## BEGIN COLLECTED DATA
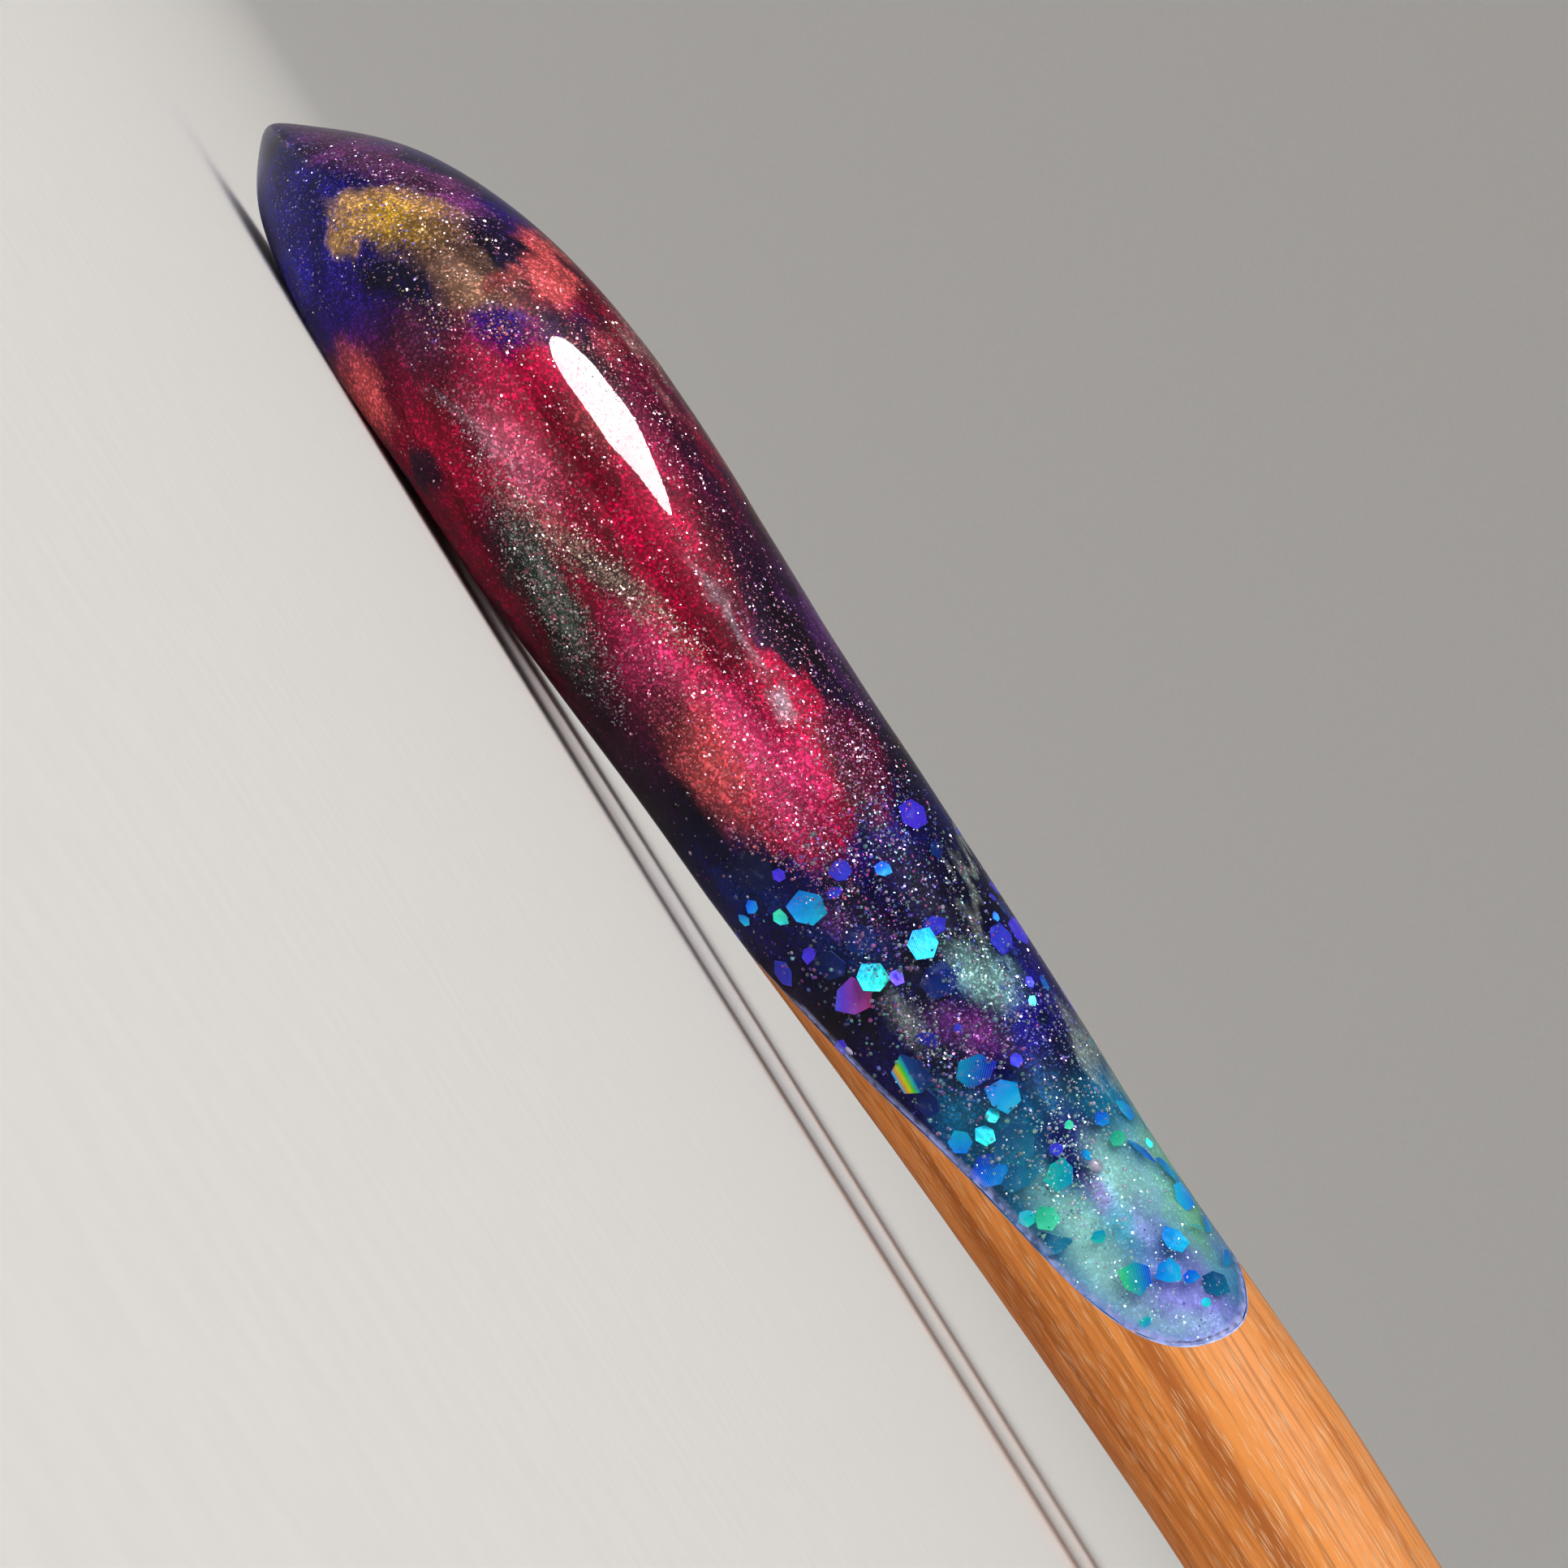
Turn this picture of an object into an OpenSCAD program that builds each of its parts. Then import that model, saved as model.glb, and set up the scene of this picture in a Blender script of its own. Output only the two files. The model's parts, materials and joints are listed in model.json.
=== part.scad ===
/* [Outline] */
// Length from the crown's edge to the points of the prongs
fork_len = 135; // [125:1:150]
// Width across the shoulders of the crown
crown_w = 35; // [33:1:38]
// Length of the crown's rounded end, from its edge to the shoulders
crown_arc = 17; // [15:0.5:18]
// Fullness of the crown's rounded end, where 2 is an ellipse
crown_full = 2.3; // [2:0.1:3]
// Distance from the crown's edge to the head of the slot
slot_head = 18.5; // [17:0.5:19]
// Width of the slot between the prongs
slot_w = 19; // [17:0.5:20]

/* [Edges] */
// Depth of the rounding at the crown's thin edge
edge_round = 3; // [2:0.5:4]
// Depth of the rounding at the shoulders
shoulder_round = 5.5; // [4.5:0.5:6]
// Length of the rounded point of each prong
point_round = 7; // [5:0.5:9]

/* [Joint] */
// Distance from the crown's edge to the start of the joint, on the underside
joint_start = 30; // [29.5:0.5:31]
// Distance from the crown's edge to the far end of the resin, on the side
joint_foot = 47.3; // [45:0.1:50]
// Gap of the bond between resin and wood, along the prong
bond = 0.05; // [0.02:0.01:0.1]

/* [Colours] */
// Colour of the resin crown
resin_colour = "#7a1038"; // ["#7a1038", "#1c1a66", "#12707c"]
// Colour of the wooden prongs
wood_colour = "#b9713a"; // ["#b9713a", "#8a5230", "#d09a60"]

/* [Hidden] */

// Columns of the tables below
AT = 0;
MID = 1;
THICK = 2;
CENTRE = 3;
WIDTH = 4;
DEPTH = 1;
RUN = 1;

prong_start = slot_head + slot_w / 2;
shoulder_y = crown_w / 2;
shoulder_w = shoulder_y - slot_w / 2;
first_centre = (shoulder_y + slot_w / 2) / 2;
point_start = fork_len - point_round;
joint_end = joint_foot + 4.7;

// Side profile of the crown: distance from its edge, height of the middle, thickness before the edge is rounded
crown_profile = [
    [0, 2.20, 1.9],
    [1, 2.38, 3.1],
    [2, 2.62, 4.3],
    [3, 2.92, 5.15],
    [5, 3.34, 6.45],
    [8, 3.83, 7.65],
    [12, 4.31, 8.2],
    [16, 4.51, 8.3],
    [20, 4.66, 8.0],
    [24, 4.82, 7.65],
    [prong_start, 5.0, 7.5],
];

// Each prong: distance from the crown's edge, height of its middle, thickness, distance of its middle from
// the fork's middle, width
prong_profile = [
    [prong_start, 5.0, 7.5, first_centre, shoulder_w],
    [36, 5.40, 7.0, first_centre, shoulder_w - 0.15],
    [42, 5.60, 6.62, first_centre, shoulder_w - 0.3],
    [48, 5.90, 6.6, first_centre - 0.05, shoulder_w - 0.4],
    [54, 6.12, 6.62, first_centre - 0.1, shoulder_w - 0.5],
    [75, 6.00, 6.2, first_centre - 0.3, shoulder_w - 1.1],
    [95, 5.05, 5.7, first_centre - 0.5, shoulder_w - 1.9],
    [115, 3.58, 5.0, first_centre - 0.8, shoulder_w - 3.0],
    [point_start, 2.24, 4.4, first_centre - 1.0, shoulder_w - 3.9],
    [fork_len, 1.75, 4.0, first_centre - 1.1, shoulder_w - 4.4],
];

// Where resin meets wood: share of the prong's thickness from its underside, share of the joint's run from
// its start to its foot
joint_profile = [
    [0, 0],
    [0.04, 0.15],
    [0.09, 0.31],
    [0.2, 0.52],
    [0.3, 0.775],
    [0.4, 0.896],
    [0.55, 0.971],
    [0.75, 1],
    [0.88, 0.994],
    [0.95, 0.96],
    [1, 0.913],
];

// Rounding of the outer edge: distance from the crown's edge, depth of the rounding
edge_profile = [
    [0, edge_round],
    [8, (edge_round + shoulder_round) / 2],
    [crown_arc, shoulder_round],
    [prong_start, shoulder_w / 2],
];

// Points in each ring, and rings in each stretch
ring_n = 32;
crown_steps = 18;
joint_steps = 9;
prong_steps = 16;
point_steps = 8;
// Share of the rings of the crown's one side that lie on its rounded end
arc_share = 0.72;

function mix(a, b, share) = a + (b - a) * share;
function reversed(list) = [for (k = [len(list) - 1:-1:0]) list[k]];

// Smooth curve through the rows of a table
function row_at(table, at, i = 0) =
    i >= len(table) - 2 || at < table[i + 1][AT] ? i : row_at(table, at, i + 1);
function slope_at(table, column, i) =
    let(a = max(i - 1, 0), b = min(i + 1, len(table) - 1))
    (table[b][column] - table[a][column]) / (table[b][AT] - table[a][AT]);
function curve(table, column, at) =
    let(
        i = row_at(table, at),
        h = table[i + 1][AT] - table[i][AT],
        t = (at - table[i][AT]) / h,
        from = table[i][column],
        to = table[i + 1][column],
        leave = h * slope_at(table, column, i),
        arrive = h * slope_at(table, column, i + 1)
    )
    from * (2 * t ^ 3 - 3 * t ^ 2 + 1) + leave * (t ^ 3 - 2 * t ^ 2 + t)
        + to * (3 * t ^ 2 - 2 * t ^ 3) + arrive * (t ^ 3 - t ^ 2);

// Height of a rounded edge at a distance from it, as a share of the full height
function rounded(distance, depth) =
    distance >= depth ? 1 : sqrt(max(0, 1 - (1 - distance / depth) ^ 2));
function ring_angle(j) = 360 * j / ring_n;

// Outer edge and slot edge of the crown, from the middle of the crown (turn 0) to the prong (turn 1)
function outer_edge(turn) =
    turn < arc_share
        ? let(a = 90 * turn / arc_share)
            [crown_arc * (1 - cos(a) ^ (2 / crown_full)), shoulder_y * sin(a) ^ (2 / crown_full)]
        : [mix(crown_arc, prong_start, (turn - arc_share) / (1 - arc_share)), shoulder_y];
function slot_edge(turn) =
    [prong_start - slot_w / 2 * cos(90 * turn), slot_w / 2 * sin(90 * turn)];

// One point of the crown's section, which runs from the outer edge to the slot
function crown_point(turn, j) =
    let(
        a = ring_angle(j),
        outer = outer_edge(turn),
        inner = slot_edge(turn),
        band = norm(inner - outer),
        across = (1 - cos(a)) / 2,
        place = mix(outer, inner, across),
        full = rounded(across * band, curve(edge_profile, DEPTH, outer[0]))
            * rounded((1 - across) * band, shoulder_w / 2),
        half = curve(crown_profile, THICK, place[0]) / 2 * full
    )
    [place[0], place[1], curve(crown_profile, MID, place[0]) + sign(sin(a)) * half];

// One point of a prong's oval section
function prong_point(at, j) =
    let(
        a = ring_angle(j),
        point = rounded(fork_len - at, point_round),
        half_w = curve(prong_profile, WIDTH, at) / 2 * point,
        half_t = curve(prong_profile, THICK, at) / 2 * point
    )
    [
        at,
        curve(prong_profile, CENTRE, at) + half_w * cos(a),
        curve(prong_profile, MID, at) + half_t * sin(a),
    ];

// Where the joint crosses the line that runs along the prong at this place of its section
function joint_at(j) = mix(joint_start, joint_foot, curve(joint_profile, RUN, (1 + sin(ring_angle(j))) / 2));

// A point of one side of the fork, with the fork's middle at the origin
function side(point, way) = [point[0] - fork_len / 2, way * point[1], point[2]];

// Rings of points of the crown's one side, from the joint to the middle
function crown_side(way) = concat(
    [for (k = [joint_steps:-1:1]) [for (j = [0:ring_n - 1])
        side(prong_point(mix(prong_start, joint_at(j), k / joint_steps), j), way)]],
    [for (k = [crown_steps:-1:1]) [for (j = [0:ring_n - 1])
        side(crown_point(k / crown_steps, j), way)]]
);
crown_middle = [[for (j = [0:ring_n - 1]) side(crown_point(0, j), 1)]];

// Rings of points of a prong, from the joint to its point
function prong_rings(way) = concat(
    [for (k = [0:joint_steps]) [for (j = [0:ring_n - 1])
        side(prong_point(mix(joint_at(j) + bond, joint_end, k / joint_steps), j), way)]],
    [for (k = [1:prong_steps]) [for (j = [0:ring_n - 1])
        side(prong_point(mix(joint_end, point_start, k / prong_steps), j), way)]],
    [for (k = [1:point_steps - 1]) [for (j = [0:ring_n - 1])
        side(prong_point(point_start + point_round * sin(90 * k / point_steps), j), way)]]
);
function prong_tip(way) =
    side([fork_len, curve(prong_profile, CENTRE, fork_len), curve(prong_profile, MID, fork_len)], way);

// Strips of faces straight across the ring whose first point is given, from the underside to the top
function end_strips(first) = [for (k = [-ring_n / 4:ring_n / 4 - 1])
    let(
        a = first + (ring_n + k + 1) % ring_n,
        b = first + (ring_n + k) % ring_n,
        c = first + ring_n / 2 - k,
        d = first + ring_n / 2 - k - 1
    )
    for (face = [[a, b, c], [a, c, d]])
        if (face[0] != face[1] && face[1] != face[2] && face[0] != face[2]) face];

// Solid through a list of rings, closed flat at both ends, or at a tip
module through_rings(list, tip = undef, flip = false) {
    n = len(list);
    last = (n - 1) * ring_n;
    points = concat([for (ring = list) each ring], tip == undef ? [] : [tip]);
    walls = [for (k = [0:n - 2]) for (j = [0:ring_n - 1])
        let(a = k * ring_n + j, b = k * ring_n + (j + 1) % ring_n)
        each [[a, b, b + ring_n], [a, b + ring_n, a + ring_n]]];
    far_end = tip == undef
        ? [for (face = end_strips(last)) reversed(face)]
        : [for (j = [0:ring_n - 1]) [last + j, last + (j + 1) % ring_n, n * ring_n]];
    faces = concat(walls, end_strips(0), far_end);
    polyhedron(points, flip ? [for (face = faces) reversed(face)] : faces, convexity = 6);
}

module crown() {
    color(resin_colour)
        through_rings(concat(crown_side(-1), crown_middle, reversed(crown_side(1))), flip = true);
}

module prong(way) {
    color(wood_colour)
        through_rings(prong_rings(way), tip = prong_tip(way), flip = way > 0);
}

crown();
prong(-1);  // left_prong
prong(1);  // right_prong
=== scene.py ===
"""Looks of a two-prong hair fork: a clear resin crown over pearl pigment and foil, and wooden prongs."""

import json
import logging
import math
import random
from collections.abc import Callable
from dataclasses import dataclass, field
from enum import Enum

import bmesh
import bpy
from mathutils import Euler, Matrix, Vector, noise
from mathutils.bvhtree import BVHTree

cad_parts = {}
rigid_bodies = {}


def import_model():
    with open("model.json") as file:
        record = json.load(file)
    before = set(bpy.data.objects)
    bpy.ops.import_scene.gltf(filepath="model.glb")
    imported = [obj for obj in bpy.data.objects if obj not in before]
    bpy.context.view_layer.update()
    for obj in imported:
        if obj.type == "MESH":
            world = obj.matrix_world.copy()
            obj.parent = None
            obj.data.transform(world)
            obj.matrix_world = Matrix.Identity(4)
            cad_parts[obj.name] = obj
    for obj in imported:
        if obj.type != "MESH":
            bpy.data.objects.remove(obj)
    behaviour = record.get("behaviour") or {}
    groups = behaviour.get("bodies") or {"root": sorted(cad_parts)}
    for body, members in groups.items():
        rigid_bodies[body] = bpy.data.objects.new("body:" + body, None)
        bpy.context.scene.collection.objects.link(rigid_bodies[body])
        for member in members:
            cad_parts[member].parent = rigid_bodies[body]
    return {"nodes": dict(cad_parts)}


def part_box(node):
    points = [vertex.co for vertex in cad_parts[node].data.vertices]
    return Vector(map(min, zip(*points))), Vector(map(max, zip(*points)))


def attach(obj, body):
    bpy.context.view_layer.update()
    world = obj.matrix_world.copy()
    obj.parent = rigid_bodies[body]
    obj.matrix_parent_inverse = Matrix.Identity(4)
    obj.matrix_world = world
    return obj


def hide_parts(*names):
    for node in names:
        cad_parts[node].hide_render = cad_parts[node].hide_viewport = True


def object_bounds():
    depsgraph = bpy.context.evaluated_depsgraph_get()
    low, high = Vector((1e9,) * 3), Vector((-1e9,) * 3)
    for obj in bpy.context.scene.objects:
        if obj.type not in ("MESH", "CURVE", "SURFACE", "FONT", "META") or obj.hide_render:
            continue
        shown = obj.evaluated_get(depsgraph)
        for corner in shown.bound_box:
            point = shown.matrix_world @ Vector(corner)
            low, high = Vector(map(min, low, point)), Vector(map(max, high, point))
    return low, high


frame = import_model()
CAD_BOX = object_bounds()

LOG = logging.getLogger("hair_fork")
MM = 0.001
EDGE_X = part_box("crown")[0].x
# Stretch of the joint, in millimetres from the crown's edge, and the most sideways slope of its faces
JOINT_SPAN = (29.0, 48.0)
JOINT_SLOPE = 0.01
# A normal that faces straight sideways by more than this is past the fork's outline
SQUARE = 0.999
# How many grains are made in one mesh before they join the rest
BATCH = 200
WHITE = "#ffffff"
# Usual range of a noise, its middle, the part that turns pale, and the one that silk and pores follow
NOISE_RANGE = (0.3, 0.7)
MID_RANGE = (0.4, 0.6)
PALE_RANGE = (0.4, 0.7)
SILK_RANGE = (0.35, 0.65)

Socket = bpy.types.NodeSocket
Inputs = dict[int | str, object]
Material = bpy.types.Material
Piece = bpy.types.Object
BMesh = bmesh.types.BMesh
Pair = tuple[float, float]
Triple = tuple[float, float, float]
Levels = tuple[Pair, ...]


def linear(code: str) -> tuple[float, float, float, float]:
    """Turns a colour code into scene-linear values.

    Args:
        code: Six hexadecimal digits after a hash.

    Returns:
        Red, green, blue and an alpha of 1.
    """
    parts = [int(code[i : i + 2], 16) / 255 for i in (1, 3, 5)]
    curved = [p / 12.92 if p <= 0.04045 else ((p + 0.055) / 1.055) ** 2.4 for p in parts]
    return (*curved, 1.0)


def rgb(code: str) -> Vector:
    """Scene-linear colour of a code, without alpha."""
    return Vector(linear(code)[:3])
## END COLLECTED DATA
> TASK DESCRIPTION: Everything from the line that contains "or at a tip" to the line that contains "obj.data.transform(world)" must be transcribed exactly, both end lines included.

> TASK OUTPUT:
// Solid through a list of rings, closed flat at both ends, or at a tip
module through_rings(list, tip = undef, flip = false) {
    n = len(list);
    last = (n - 1) * ring_n;
    points = concat([for (ring = list) each ring], tip == undef ? [] : [tip]);
    walls = [for (k = [0:n - 2]) for (j = [0:ring_n - 1])
        let(a = k * ring_n + j, b = k * ring_n + (j + 1) % ring_n)
        each [[a, b, b + ring_n], [a, b + ring_n, a + ring_n]]];
    far_end = tip == undef
        ? [for (face = end_strips(last)) reversed(face)]
        : [for (j = [0:ring_n - 1]) [last + j, last + (j + 1) % ring_n, n * ring_n]];
    faces = concat(walls, end_strips(0), far_end);
    polyhedron(points, flip ? [for (face = faces) reversed(face)] : faces, convexity = 6);
}

module crown() {
    color(resin_colour)
        through_rings(concat(crown_side(-1), crown_middle, reversed(crown_side(1))), flip = true);
}

module prong(way) {
    color(wood_colour)
        through_rings(prong_rings(way), tip = prong_tip(way), flip = way > 0);
}

crown();
prong(-1);  // left_prong
prong(1);  // right_prong
=== scene.py ===
"""Looks of a two-prong hair fork: a clear resin crown over pearl pigment and foil, and wooden prongs."""

import json
import logging
import math
import random
from collections.abc import Callable
from dataclasses import dataclass, field
from enum import Enum

import bmesh
import bpy
from mathutils import Euler, Matrix, Vector, noise
from mathutils.bvhtree import BVHTree

cad_parts = {}
rigid_bodies = {}


def import_model():
    with open("model.json") as file:
        record = json.load(file)
    before = set(bpy.data.objects)
    bpy.ops.import_scene.gltf(filepath="model.glb")
    imported = [obj for obj in bpy.data.objects if obj not in before]
    bpy.context.view_layer.update()
    for obj in imported:
        if obj.type == "MESH":
            world = obj.matrix_world.copy()
            obj.parent = None
            obj.data.transform(world)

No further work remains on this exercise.